Forlorn moans accentuate the winds that brush through the (otherwise static) wastelands, emphasizing the desolation of a post-apocalyptic world. Crumbling noises can be heard in areas that contain the ruins of civilization. Hollow droning accompanies the player as he/she treks through dark and foreboding caves and tunnels. Of course, many of these ambient sound clips were already in the first Fallout, but there are now more variations as befitting the expanded range of locales in Fallout 2.
Mark Morgan returns with more music for Fallout 2, and this music strengthens the emoting of the themes that the game has. Much of it would sound depressing to people who are not into post-apocalyptic fiction, however, but it feels right at home with Fallout 2.
The talking heads for critical or particularly interesting NPCs also return, and there are now a heck lot more characters with them - most of them quite bizarre and amusingly hideous to look at. The voice-overs for them are very good at expressing the different personalities of the characters involved - one of them, for an exceptionally annoying character, is particularly worthy of note.
Of course, like other aspects of Fallout 2 at launch, the audio design of the game had technical setbacks: voice-overs, sound clips and music not being properly called was especially an issue. Fortunately, like the other glitches in the game, they were fixed with subsequent patches (of which the developers try to design while not invalidating saved games which were made using previous builds of the game).

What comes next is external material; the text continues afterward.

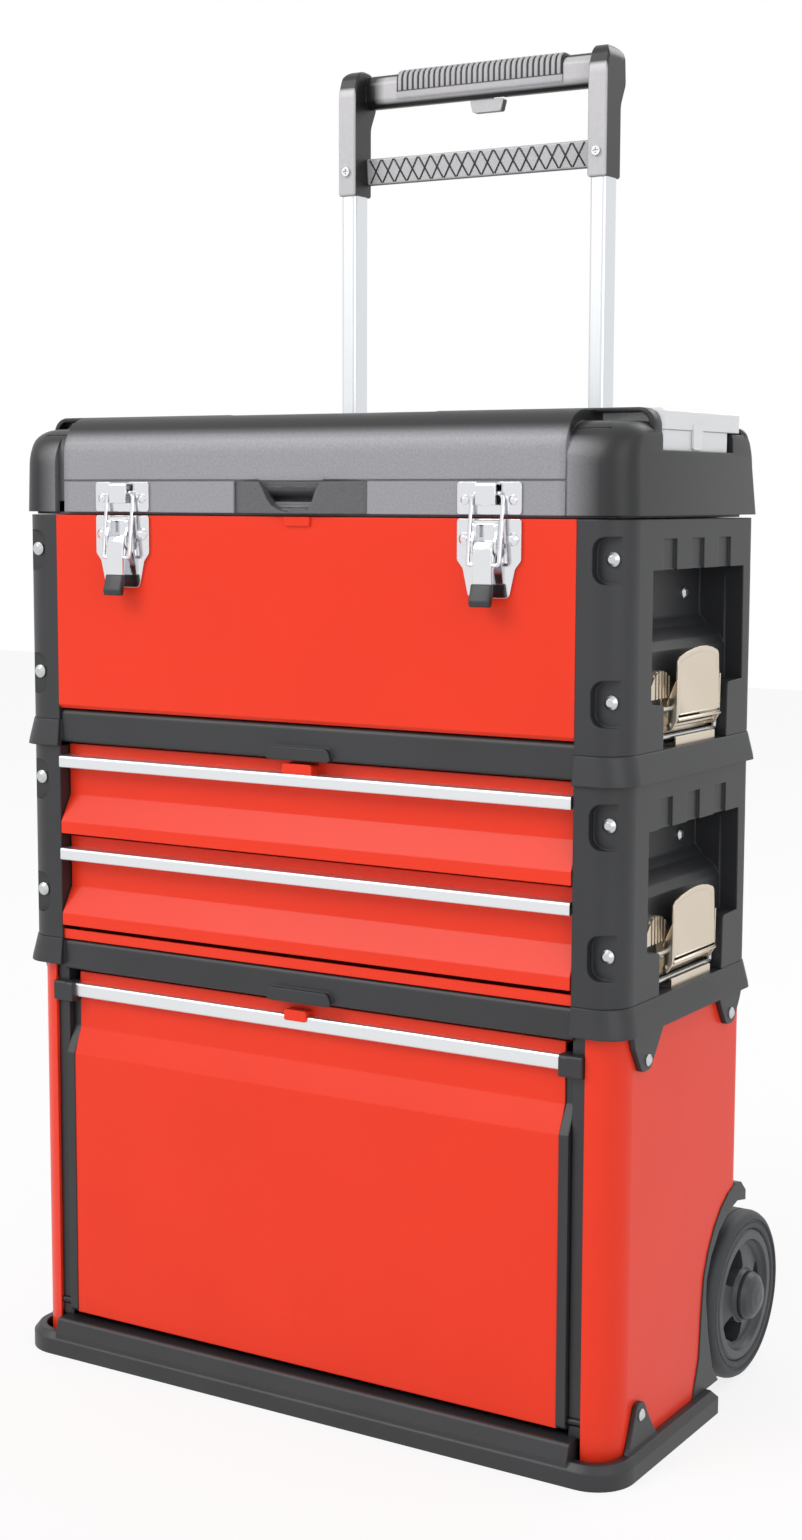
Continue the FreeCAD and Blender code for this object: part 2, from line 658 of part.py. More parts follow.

It may seem like Fallout 2 has a lot of setbacks in some aspects, but, in addition to responsive product support (that is, patching bugs), the developers have wisely resorted to using its other strengths, such as the dialogue and monologue scripting, to compensate.
In conclusion, Fallout 2 has been touted as a greater extension of the first game and certainly delivered on that promise. While Fallout 2 does not seem to have the very (and maybe too) tight focus on the plot in the first, it trades this with new juicy lore and expansions to the Fallout canon for players to explore and discover. For this reason, many Fallout fans would regard Fallout 2 with great fondness.